3) To do the job right, I would call it the 'timing belt path' job. That is, everything in the belt path is inspected, and most of it is replaced when the job comes up, except the crank and cam gears which are carefully inspected for wear. Expect to replace the belt, 2/3 tension rollers, and the tension asm, as well as the water pump. However, the water pump may be kept if the shaft is snug, and the weep hole shows no signs of leakage at all. If there is any question, replace the pump as well.

4) Shop very carefully for your materials! There are mfgs which used to have products made in Japan or US that are now made in China. My advice - do NOT use any Chinese parts in here. Avoid the all-in-one kits on ebay unless they guarantee all non-Chinese parts. Catastrophic failure of any component in the belt path means a dual head job at minimum. Check the actual part for country of origin, not just the box. (ask me how I know)

5) In US dollars, the job including good materials will run $900-1400 depending on where you take it for service. The job is not complicated, and with the help of youtube, and some common sense it can be done by most DIY with modest/decent mechanical skills in less than a day. If you are a klutz, pay someone else, as mistakes in here are again - costly.

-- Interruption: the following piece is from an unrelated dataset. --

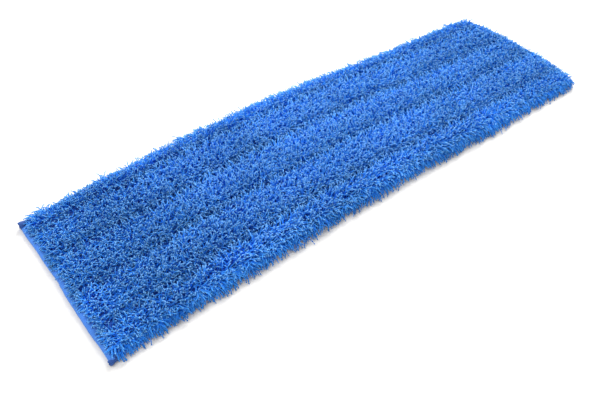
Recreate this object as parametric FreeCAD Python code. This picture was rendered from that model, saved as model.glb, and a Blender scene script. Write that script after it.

6) If you choose to DIY, find the several guides on youtube labelled 'Subaru timing belt' or such, and review before starting. Plan to have another car avail for parts or tools run during the job. There are no special tools required, but if you don't have a car around and need something I guess the next idea is Uber.

7) A couple notes on DIY before I go. Pay strict attention to the cam and crank timing marks when threading the belt. It tends to move around on the cams as the belt is threaded. Make triple sure you are on the right tooth! Use a couple of large black heavy paper clamps to secure the belt to each cam gear and keep it in place while you try to thread it under the tensioner roller last. Don't use any sharp tools on or around the belt. Check your gear timing once more before removing the tension release pin. It's almost impossible to get the pin back in the tensioner once you've removed it and applied tension to the belt. Before going any further, put the pulley on the crank, and the bolt and turn the engine around two times with a socket wrench and check the timing ONCE MORE, before closing up. Leave the left timing cover off at the completion, and start the engine. Note the rotation of the running belt, and check its tracking true on the gear. Shut engine off, and install the left outside cover.